We live in very interesting times, what was science fiction merely 20 years ago is now science fact.
The scary part is I'm not that much of a trekkie....
What amuses me is that we've already surpassed science fiction in a lot of ways -- most notably communications -- but are lagging so far in others that people 30 years ago probably would have bet on. Here I'm thinking of flying cars and interplanetary travel. It's a little depressing.

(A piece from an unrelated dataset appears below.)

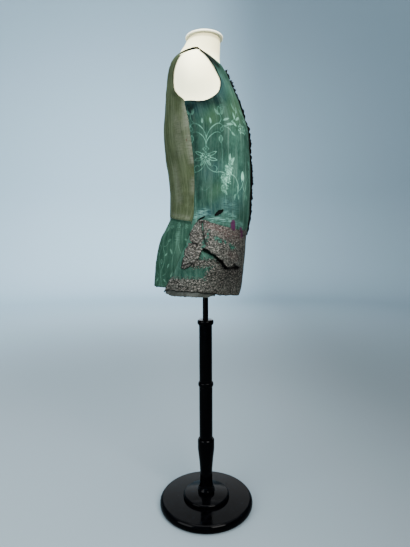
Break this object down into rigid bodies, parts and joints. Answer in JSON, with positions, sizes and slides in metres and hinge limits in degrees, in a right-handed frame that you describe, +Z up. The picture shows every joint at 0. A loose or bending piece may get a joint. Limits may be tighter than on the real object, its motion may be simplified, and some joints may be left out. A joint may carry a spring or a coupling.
{
  "type": "waistcoat on a limbless dress form and stand",
  "caption": "Long sleeveless waistcoat with flared skirts and lobed pocket flaps, worn by a limbless dress form on a round-based height-adjustable stand.",
  "frame": {"origin": "centre of the base's underside, on the floor, below the pole", "axes": "+Z up along the pole, +X towards the wearer's front, -Y towards the wearer's right side"},
  "size_m": [0.3317, 0.3794, 1.58],
  "materials": {
    "figured_silk": "blue-green figured silk with a paler woven vine, worn in vertical streaks",
    "khaki_satin": "faded khaki satin with upright streaks and a paler side",
    "skirt_silk": "deep green figured silk with a sparse paler vine",
    "metal_brocade": "tarnished silver-gilt brocade, grainy, pink-grey to brown",
    "dark_facing": "near-black matt facing",
    "pale_lining": "grey-beige plain lining, soft and soiled",
    "button_dark": "small dark covered buttons",
    "form_cream": "cream jersey stretched over a smooth form",
    "cap_white": "white painted neck cap, softly glossy",
    "black_steel": "black lacquered steel rod",
    "black_lacquer": "turned wood in glossy black lacquer"
  },
  "bodies": {
    "stand": {"base": "black_lacquer", "raised_disc": "black_lacquer", "column_vase": "black_lacquer", "lower_tube": "black_lacquer", "mid_ring": "black_lacquer", "upper_tube": "black_lacquer", "clamp_ring": "black_lacquer"},
    "rod": {"rod": "black_steel"},
    "form": {"form_socket": "black_lacquer", "dress_form": "form_cream", "neck_cap": "cap_white", "front_right": "figured_silk", "front_left": "figured_silk", "back_right": "khaki_satin", "back_left": "khaki_satin", "back_skirt_right": "skirt_silk", "back_skirt_left": "skirt_silk", "pocket_flap_right": "metal_brocade", "pocket_flap_left": "metal_brocade", "pocket_bag_right": "dark_facing", "hem_lining_right": "pale_lining", "closing_facing": "dark_facing", "button_01": "button_dark", "button_02": "button_dark", "button_03": "button_dark", "button_04": "button_dark", "button_05": "button_dark", "button_06": "button_dark", "button_07": "button_dark", "button_08": "button_dark", "button_09": "button_dark", "button_10": "button_dark", "button_11": "button_dark", "button_12": "button_dark"}
  },
  "joints": [
    {"name": "height_slide", "type": "slide", "parent": "stand", "child": "rod", "axis": [0, 0, 1], "range_m": [-0.1, 0.1]},
    {"name": "form_turn", "type": "hinge", "parent": "rod", "child": "form", "pos_m": [0, 0, 0.79], "axis": [0, 0, 1], "continuous": true}
  ]
}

True nuff! Some of those are of course unforseen physical limitations we have not worked ways around yet. Others are more economically driven. But the biggest issue I have are the people that love to use the phrase "If we can put a man on the moon, surely we can do X" where you fill in the blank for "X". It is this sort of thinking that has shunted us into killing the appollo program halfway through, crippling our manned spaceflight capacity and pushing us into wasting money on Appollo-Soyuz, the shuttle and the ISS instead of maintaining Skylab and forging ahead with a manned Lunar base. Instead of spending money on those things we have thrown good money after bad on a misguided "War on Poverty" for the last 40 years. Well guess what, we still have about the same percentage of people living in poverty. The Liberals have had thier chance at fighting poverty and they have lost miserably. All they have suceeded in doing is breeding entire generations of people that have never TRIED to work in thier lives. That do not know nor CARE to know how to take care of thier own needs and have instead become parasites on society. They take thier freely given educational chances and throw them away and instead choose to live in poverty. It is time to reign that waste of money and effort. Ben Franklin was not only a great inventor, but was a great philosopher as well. I cannot remember his exact quote so I must paraphrase it, but he said something to the effect "Do not make the poor comfortable in thier poverty, instead you must drive them from it". We must drive the poor from thier comfortable poverty and force them to learn to live on thier own and thereby contribute to society instead of being a burden upon it. When we remove that huge drain on society's resources we will then have the wherewithal to colonize the moon and Mars and mine the Asteroid Belt for metals, and mine Jupiter for hydrocarbons, and it's moons for water. We have the technology to do so now. It is not so to speak, "Rocket Science", (Ok so it is, but you understand what I mean.) To paraphrase Jim Lovell in "Lost Moon" AKA "Apollo 13", "It isn't that we couldn't go there before, we just never decided to until now."
how much does transparent aluminum cost?
Ever heard the phrase "If you have to ask, you can't afford it"?
That was Transparent Alumina, not Aluminum. If you knew anything about materials, you'd know the big difference.
Actually asshole, I know plenty about materials, having taken close to 40 credit hours in materials courses over the years and having been intimately involved with welding and corrosion issues in the oilfield engineering field. Yes I KNOW it is alumina, the joke was that it was a famous line from Star Trek and BTW THEY knew it wasn't pure aluminum either.